Given information:
---+---

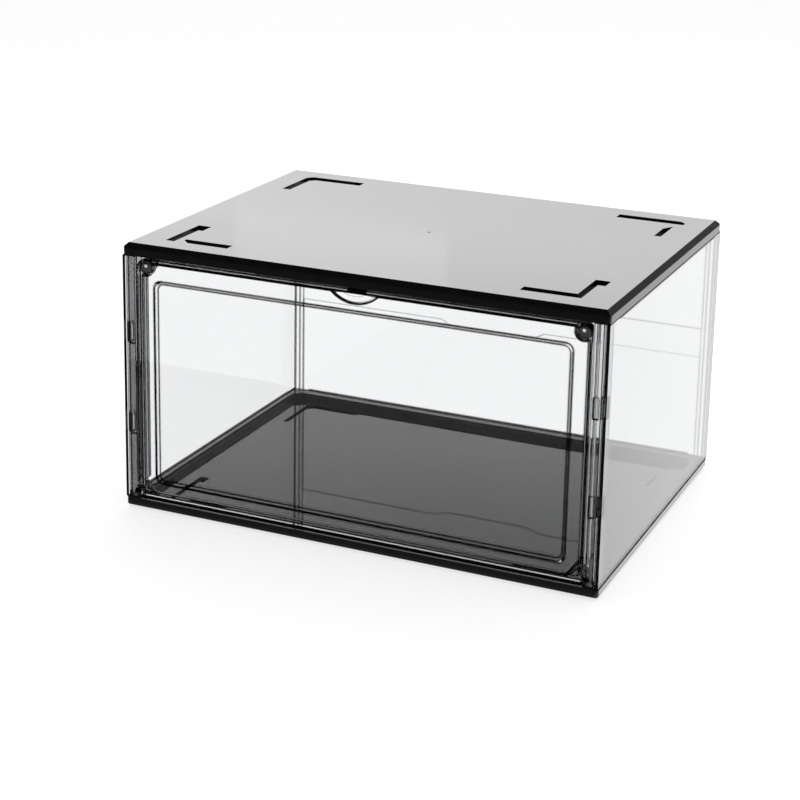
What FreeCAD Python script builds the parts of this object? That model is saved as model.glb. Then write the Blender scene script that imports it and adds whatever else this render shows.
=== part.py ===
"""Stackable display shoe box: a black base and lid, clear panels and a clear drop-front door.

X is the width, the front faces -Y and Z is up.  The origin is the centre of the footprint on
the surface that the box stands on.  Every length is in millimetres.
"""
import FreeCAD, Part
import math
import os

V = FreeCAD.Vector

# Overall size
box_width = 365.0            # over the two side panels
box_depth = 270.0            # front edge of the side panels to the outside of the back panel
body_height = 200.0          # underside of the base skirt to the top of the lid
foot_drop = 2.0              # stacking feet, below the skirt

# Clear panels
panel_wall = 2.2
panel_gap = 0.2              # between neighbouring clear pieces
tongue_wall = 1.6            # tongues of the panels, inside the base and the lid
tongue_gap = 0.3
tongue_reach = 3.6
tongue_root = 1.8            # height over which a tongue is joined to its panel
tongue_bite = 0.4            # how far the root goes into the panel
tongue_side_inset = 14.0     # from the panel's ends
band_low = 89.0              # moulded band across the back panel, above the skirt's underside
band_high = 112.0
band_rise = 0.5
band_side_inset = 3.0
band_dip_width = 90.0
band_dip_depth = 4.0
band_dip_slope = 8.0
border_width = 8.6           # thicker border down each side of the back panel
border_rise = 1.0
bead_side = 2.1              # panel's end to the bead that runs down the border
bead_width = 3.5
bead_rise = 0.8

# Base tray
skirt_wall = 2.2
skirt_round = 1.2            # lower edge
skirt_corner_round = 2.5     # upright corners
base_wall_height = 6.6       # where the panels and posts stand, above the skirt's underside
sill_height = 6.3            # low front wall under the door
base_floor = 2.5
rim_height = 7.9             # inner rim at the sides and the back
rim_round = 2.0
side_rim_inset = 10.0        # outside of the box to the rim's inner face
back_rim_inset = 13.0
channel_width = 2.6          # slot between the outer wall and the rim
front_rim_height = 7.8
front_rim_wall = 2.0
front_rim_gap = 1.0          # behind the sweep of the door's lower edge
rim_corner_cut = 6.0         # diagonal at the rim's rear inner corners

# Lid
lid_height = 9.0
lid_deck = 2.6
lid_bevel = 3.5
lid_corner_round = 3.0
lid_rib_wall = 1.5
lid_rib_height = 5.0
catch_width = 14.0           # stop behind the middle of the door's top edge
catch_wall = 1.8
catch_drop = 4.5
catch_gap = 0.4
gate_mark_radius = 1.1
gate_mark_depth = 0.4
gate_mark_y = -5.0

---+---

Short exercise: Beginning at the top of the data, please return every line until and including the line containing "clear drop-front door.", copied exactly, and nothing past it.

Response for this exercise:
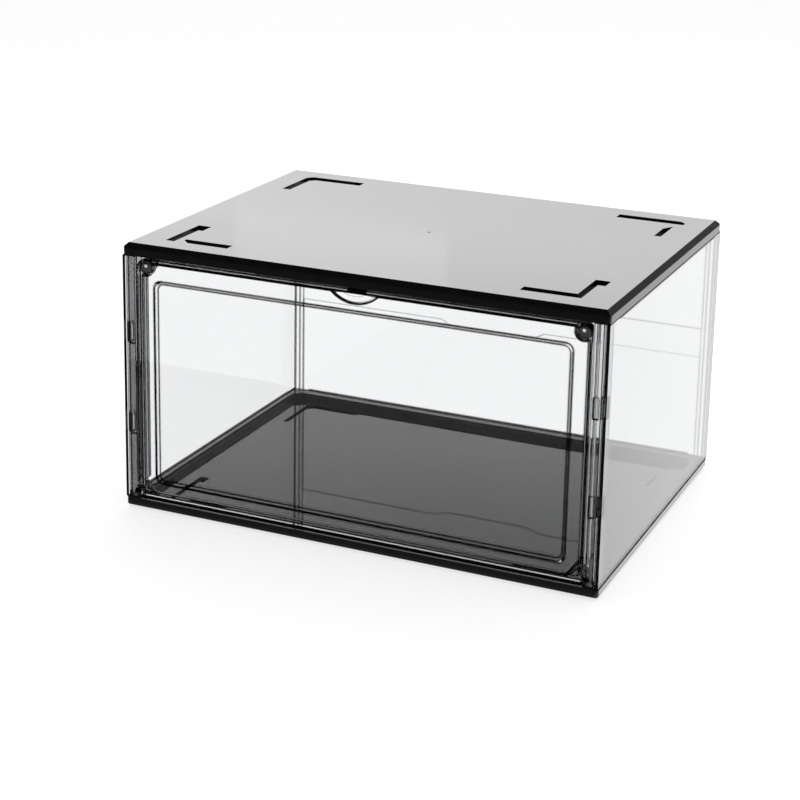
What FreeCAD Python script builds the parts of this object? That model is saved as model.glb. Then write the Blender scene script that imports it and adds whatever else this render shows.
=== part.py ===
"""Stackable display shoe box: a black base and lid, clear panels and a clear drop-front door.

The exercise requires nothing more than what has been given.